- DO THIS
Which lines run from the first one up to and including the one with "[round(c, 3) for"? Print exactly those.

- DATA BLOCK

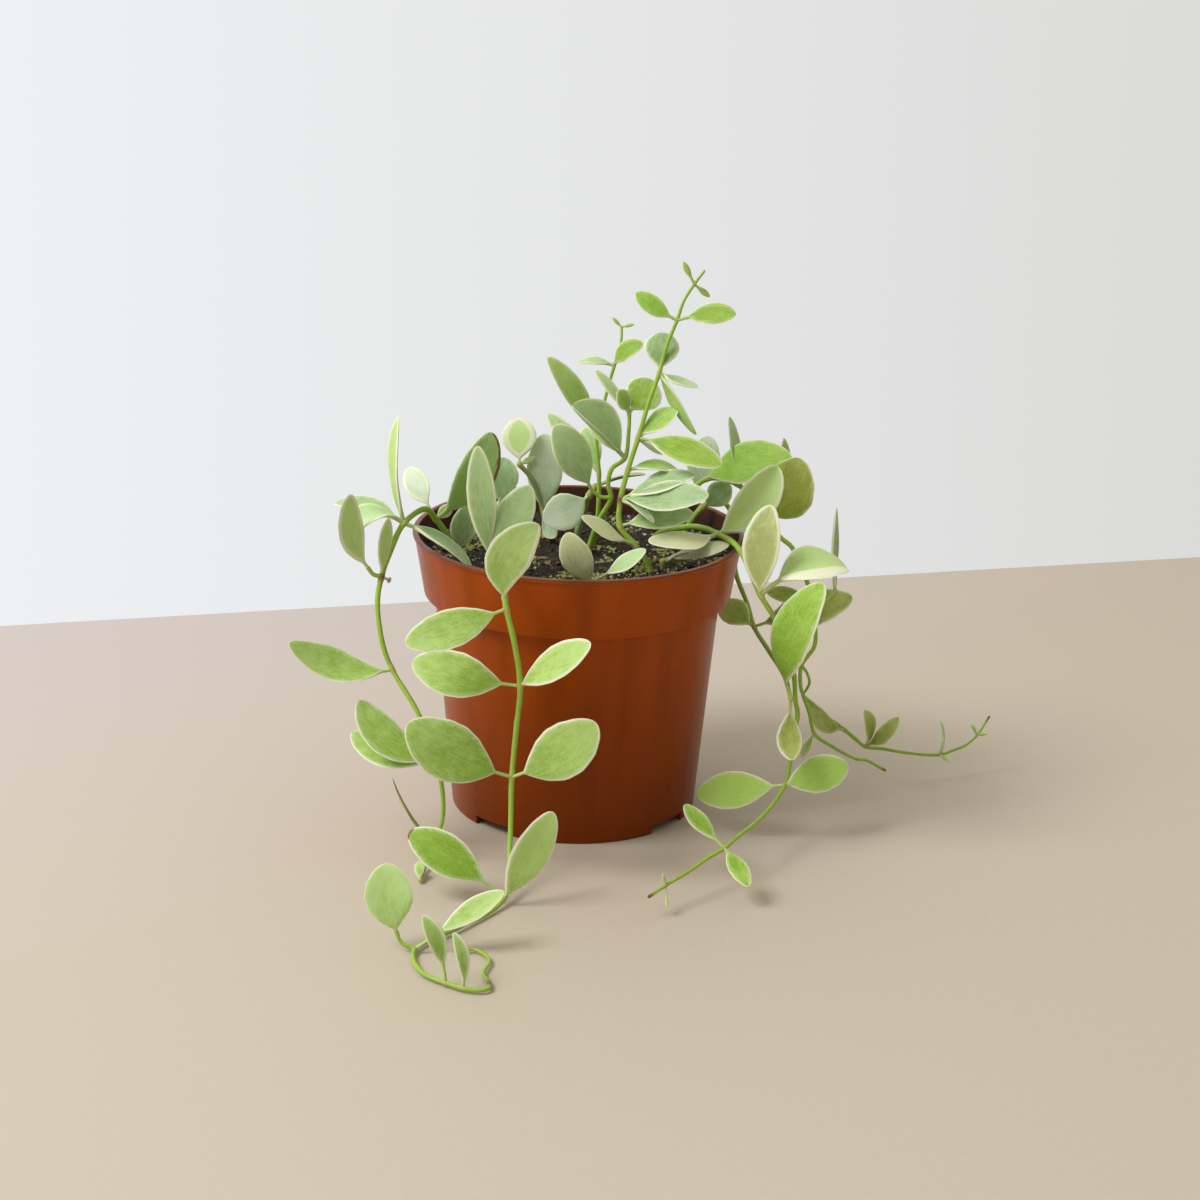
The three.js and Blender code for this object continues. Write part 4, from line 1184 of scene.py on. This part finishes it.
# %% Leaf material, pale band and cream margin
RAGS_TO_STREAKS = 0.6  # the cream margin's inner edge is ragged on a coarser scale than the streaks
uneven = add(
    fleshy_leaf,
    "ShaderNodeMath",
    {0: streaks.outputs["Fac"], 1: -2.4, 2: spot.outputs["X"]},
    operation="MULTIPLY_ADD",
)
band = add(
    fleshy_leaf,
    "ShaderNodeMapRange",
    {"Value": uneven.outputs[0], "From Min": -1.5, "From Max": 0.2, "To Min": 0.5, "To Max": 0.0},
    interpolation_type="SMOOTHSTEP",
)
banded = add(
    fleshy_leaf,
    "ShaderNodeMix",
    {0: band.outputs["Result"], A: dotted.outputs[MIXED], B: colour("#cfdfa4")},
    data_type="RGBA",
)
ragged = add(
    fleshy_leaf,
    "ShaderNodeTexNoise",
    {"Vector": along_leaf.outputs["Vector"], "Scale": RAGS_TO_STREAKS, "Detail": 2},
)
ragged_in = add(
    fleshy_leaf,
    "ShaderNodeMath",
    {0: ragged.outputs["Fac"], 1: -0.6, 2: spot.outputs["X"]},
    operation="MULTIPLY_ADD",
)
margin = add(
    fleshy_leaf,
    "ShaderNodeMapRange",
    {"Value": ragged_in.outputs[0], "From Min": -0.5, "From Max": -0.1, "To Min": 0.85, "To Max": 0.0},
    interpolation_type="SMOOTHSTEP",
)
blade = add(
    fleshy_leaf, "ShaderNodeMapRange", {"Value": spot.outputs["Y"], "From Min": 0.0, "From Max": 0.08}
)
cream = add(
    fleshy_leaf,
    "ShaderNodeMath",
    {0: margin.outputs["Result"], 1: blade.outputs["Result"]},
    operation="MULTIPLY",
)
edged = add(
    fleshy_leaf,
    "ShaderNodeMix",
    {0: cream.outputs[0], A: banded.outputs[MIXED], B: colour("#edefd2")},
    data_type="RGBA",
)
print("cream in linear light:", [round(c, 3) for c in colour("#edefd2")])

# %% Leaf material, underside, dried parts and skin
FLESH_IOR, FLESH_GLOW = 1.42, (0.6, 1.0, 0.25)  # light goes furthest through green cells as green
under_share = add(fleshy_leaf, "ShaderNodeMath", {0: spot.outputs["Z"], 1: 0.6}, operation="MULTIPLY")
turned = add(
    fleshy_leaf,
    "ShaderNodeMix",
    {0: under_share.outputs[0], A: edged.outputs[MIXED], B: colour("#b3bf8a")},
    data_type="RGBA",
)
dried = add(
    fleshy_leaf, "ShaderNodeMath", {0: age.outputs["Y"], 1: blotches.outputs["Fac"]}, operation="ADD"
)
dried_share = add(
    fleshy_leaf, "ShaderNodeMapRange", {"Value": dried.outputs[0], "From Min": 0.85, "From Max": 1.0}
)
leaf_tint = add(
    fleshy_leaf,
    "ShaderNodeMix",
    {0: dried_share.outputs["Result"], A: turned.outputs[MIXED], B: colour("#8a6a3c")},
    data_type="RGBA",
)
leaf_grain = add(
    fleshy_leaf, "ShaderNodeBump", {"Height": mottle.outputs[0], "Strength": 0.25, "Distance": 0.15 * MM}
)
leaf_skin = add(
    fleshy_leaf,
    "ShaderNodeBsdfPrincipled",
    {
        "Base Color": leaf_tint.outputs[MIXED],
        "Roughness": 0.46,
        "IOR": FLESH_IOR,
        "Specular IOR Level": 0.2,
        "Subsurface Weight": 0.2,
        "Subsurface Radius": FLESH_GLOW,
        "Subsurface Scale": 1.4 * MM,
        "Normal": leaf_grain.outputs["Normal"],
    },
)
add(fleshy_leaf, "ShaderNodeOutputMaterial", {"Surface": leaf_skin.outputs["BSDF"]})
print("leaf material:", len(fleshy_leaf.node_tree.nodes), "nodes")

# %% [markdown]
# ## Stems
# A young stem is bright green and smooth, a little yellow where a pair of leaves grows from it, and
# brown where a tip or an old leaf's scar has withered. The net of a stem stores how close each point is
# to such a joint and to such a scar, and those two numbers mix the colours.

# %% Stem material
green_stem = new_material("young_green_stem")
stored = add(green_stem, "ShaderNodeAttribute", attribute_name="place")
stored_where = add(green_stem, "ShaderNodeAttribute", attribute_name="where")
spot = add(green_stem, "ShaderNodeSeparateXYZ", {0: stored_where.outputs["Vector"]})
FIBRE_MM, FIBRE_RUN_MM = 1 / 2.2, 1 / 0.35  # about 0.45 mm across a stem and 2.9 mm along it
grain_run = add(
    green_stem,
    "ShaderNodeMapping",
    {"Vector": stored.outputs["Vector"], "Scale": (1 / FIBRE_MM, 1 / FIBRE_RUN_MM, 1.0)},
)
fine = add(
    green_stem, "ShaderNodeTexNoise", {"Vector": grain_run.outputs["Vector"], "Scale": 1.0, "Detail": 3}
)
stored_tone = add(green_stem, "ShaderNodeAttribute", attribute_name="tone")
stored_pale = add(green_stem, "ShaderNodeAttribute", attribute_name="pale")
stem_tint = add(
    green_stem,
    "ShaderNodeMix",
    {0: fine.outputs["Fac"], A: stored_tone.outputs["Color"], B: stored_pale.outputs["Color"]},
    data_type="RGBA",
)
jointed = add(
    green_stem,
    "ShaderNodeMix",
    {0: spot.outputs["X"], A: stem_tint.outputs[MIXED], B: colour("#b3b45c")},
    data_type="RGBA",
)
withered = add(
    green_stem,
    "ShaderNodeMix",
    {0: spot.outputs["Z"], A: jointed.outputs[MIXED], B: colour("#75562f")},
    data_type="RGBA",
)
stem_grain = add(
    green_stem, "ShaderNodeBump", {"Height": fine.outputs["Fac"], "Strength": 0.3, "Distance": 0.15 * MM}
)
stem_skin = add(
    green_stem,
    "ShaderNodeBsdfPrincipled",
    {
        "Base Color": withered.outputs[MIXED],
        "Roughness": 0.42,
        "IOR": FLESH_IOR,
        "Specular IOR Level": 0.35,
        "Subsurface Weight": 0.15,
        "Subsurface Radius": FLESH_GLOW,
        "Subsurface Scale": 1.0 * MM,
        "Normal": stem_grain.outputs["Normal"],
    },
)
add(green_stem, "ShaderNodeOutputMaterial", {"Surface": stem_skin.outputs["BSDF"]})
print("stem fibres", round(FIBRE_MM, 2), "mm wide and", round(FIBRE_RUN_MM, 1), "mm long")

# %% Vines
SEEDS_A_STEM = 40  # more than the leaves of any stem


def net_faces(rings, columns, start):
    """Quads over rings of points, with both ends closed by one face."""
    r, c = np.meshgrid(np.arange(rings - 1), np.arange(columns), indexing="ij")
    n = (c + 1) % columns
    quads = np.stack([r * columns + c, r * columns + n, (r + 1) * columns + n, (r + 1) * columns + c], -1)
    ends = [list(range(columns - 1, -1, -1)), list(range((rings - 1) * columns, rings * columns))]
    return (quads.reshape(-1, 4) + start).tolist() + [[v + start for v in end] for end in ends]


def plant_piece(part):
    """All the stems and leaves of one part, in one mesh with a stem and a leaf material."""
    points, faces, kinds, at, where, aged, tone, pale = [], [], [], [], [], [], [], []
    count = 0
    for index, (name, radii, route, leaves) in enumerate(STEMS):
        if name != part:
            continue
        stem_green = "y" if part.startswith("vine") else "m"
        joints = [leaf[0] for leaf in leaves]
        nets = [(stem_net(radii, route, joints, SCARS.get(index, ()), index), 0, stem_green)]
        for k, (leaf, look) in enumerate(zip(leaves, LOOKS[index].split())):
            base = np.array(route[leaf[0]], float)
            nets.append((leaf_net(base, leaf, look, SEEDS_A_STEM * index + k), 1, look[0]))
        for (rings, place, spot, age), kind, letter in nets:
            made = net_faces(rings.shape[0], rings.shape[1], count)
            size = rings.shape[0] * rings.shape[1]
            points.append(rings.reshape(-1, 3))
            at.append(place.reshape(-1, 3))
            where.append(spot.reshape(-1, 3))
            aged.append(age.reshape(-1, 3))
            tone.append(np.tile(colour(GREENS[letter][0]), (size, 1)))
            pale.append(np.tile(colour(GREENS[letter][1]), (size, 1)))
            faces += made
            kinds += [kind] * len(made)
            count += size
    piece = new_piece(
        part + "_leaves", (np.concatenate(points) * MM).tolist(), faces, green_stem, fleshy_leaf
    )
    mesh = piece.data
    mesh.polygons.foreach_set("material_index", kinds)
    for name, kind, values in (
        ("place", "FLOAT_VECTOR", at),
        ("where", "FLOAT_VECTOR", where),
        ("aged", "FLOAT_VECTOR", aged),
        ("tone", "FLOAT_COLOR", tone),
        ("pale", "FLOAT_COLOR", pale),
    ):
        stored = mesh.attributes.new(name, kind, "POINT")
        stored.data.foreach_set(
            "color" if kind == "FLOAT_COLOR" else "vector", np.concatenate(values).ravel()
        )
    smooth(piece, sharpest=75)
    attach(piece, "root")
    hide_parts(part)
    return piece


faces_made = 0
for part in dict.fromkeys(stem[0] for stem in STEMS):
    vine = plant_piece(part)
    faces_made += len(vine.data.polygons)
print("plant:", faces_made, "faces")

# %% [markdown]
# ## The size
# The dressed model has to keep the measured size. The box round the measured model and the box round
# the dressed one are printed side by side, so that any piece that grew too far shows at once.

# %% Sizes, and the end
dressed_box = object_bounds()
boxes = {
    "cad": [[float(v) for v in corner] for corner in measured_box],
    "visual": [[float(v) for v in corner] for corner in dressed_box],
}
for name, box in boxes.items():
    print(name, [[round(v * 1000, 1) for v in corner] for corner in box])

- RESULT FOR THIS TASK
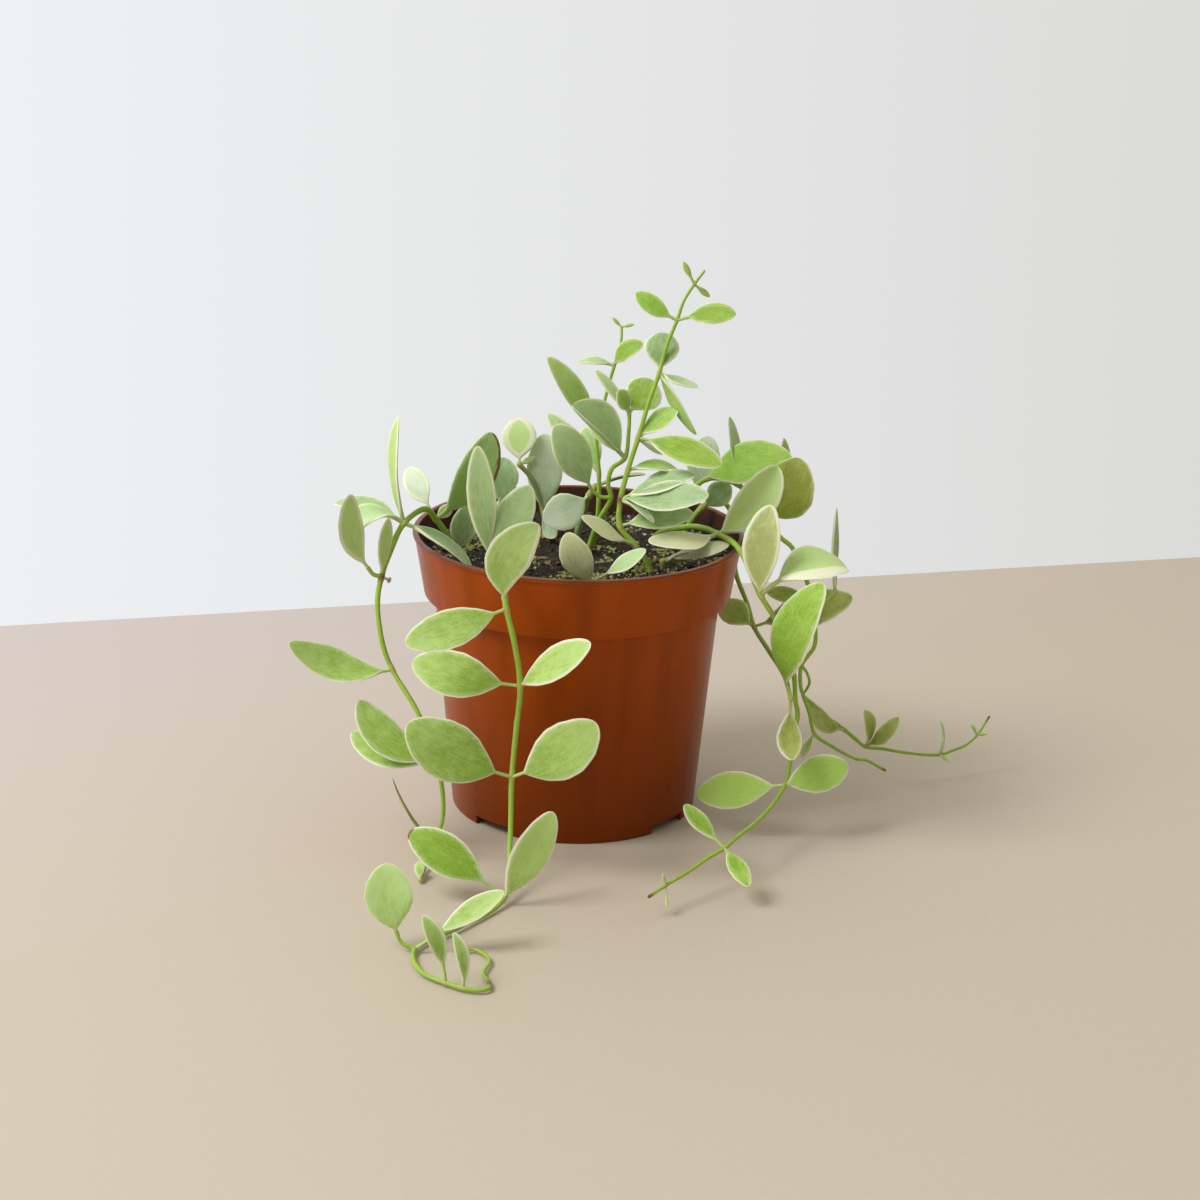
The three.js and Blender code for this object continues. Write part 4, from line 1184 of scene.py on. This part finishes it.
# %% Leaf material, pale band and cream margin
RAGS_TO_STREAKS = 0.6  # the cream margin's inner edge is ragged on a coarser scale than the streaks
uneven = add(
    fleshy_leaf,
    "ShaderNodeMath",
    {0: streaks.outputs["Fac"], 1: -2.4, 2: spot.outputs["X"]},
    operation="MULTIPLY_ADD",
)
band = add(
    fleshy_leaf,
    "ShaderNodeMapRange",
    {"Value": uneven.outputs[0], "From Min": -1.5, "From Max": 0.2, "To Min": 0.5, "To Max": 0.0},
    interpolation_type="SMOOTHSTEP",
)
banded = add(
    fleshy_leaf,
    "ShaderNodeMix",
    {0: band.outputs["Result"], A: dotted.outputs[MIXED], B: colour("#cfdfa4")},
    data_type="RGBA",
)
ragged = add(
    fleshy_leaf,
    "ShaderNodeTexNoise",
    {"Vector": along_leaf.outputs["Vector"], "Scale": RAGS_TO_STREAKS, "Detail": 2},
)
ragged_in = add(
    fleshy_leaf,
    "ShaderNodeMath",
    {0: ragged.outputs["Fac"], 1: -0.6, 2: spot.outputs["X"]},
    operation="MULTIPLY_ADD",
)
margin = add(
    fleshy_leaf,
    "ShaderNodeMapRange",
    {"Value": ragged_in.outputs[0], "From Min": -0.5, "From Max": -0.1, "To Min": 0.85, "To Max": 0.0},
    interpolation_type="SMOOTHSTEP",
)
blade = add(
    fleshy_leaf, "ShaderNodeMapRange", {"Value": spot.outputs["Y"], "From Min": 0.0, "From Max": 0.08}
)
cream = add(
    fleshy_leaf,
    "ShaderNodeMath",
    {0: margin.outputs["Result"], 1: blade.outputs["Result"]},
    operation="MULTIPLY",
)
edged = add(
    fleshy_leaf,
    "ShaderNodeMix",
    {0: cream.outputs[0], A: banded.outputs[MIXED], B: colour("#edefd2")},
    data_type="RGBA",
)
print("cream in linear light:", [round(c, 3) for c in colour("#edefd2")])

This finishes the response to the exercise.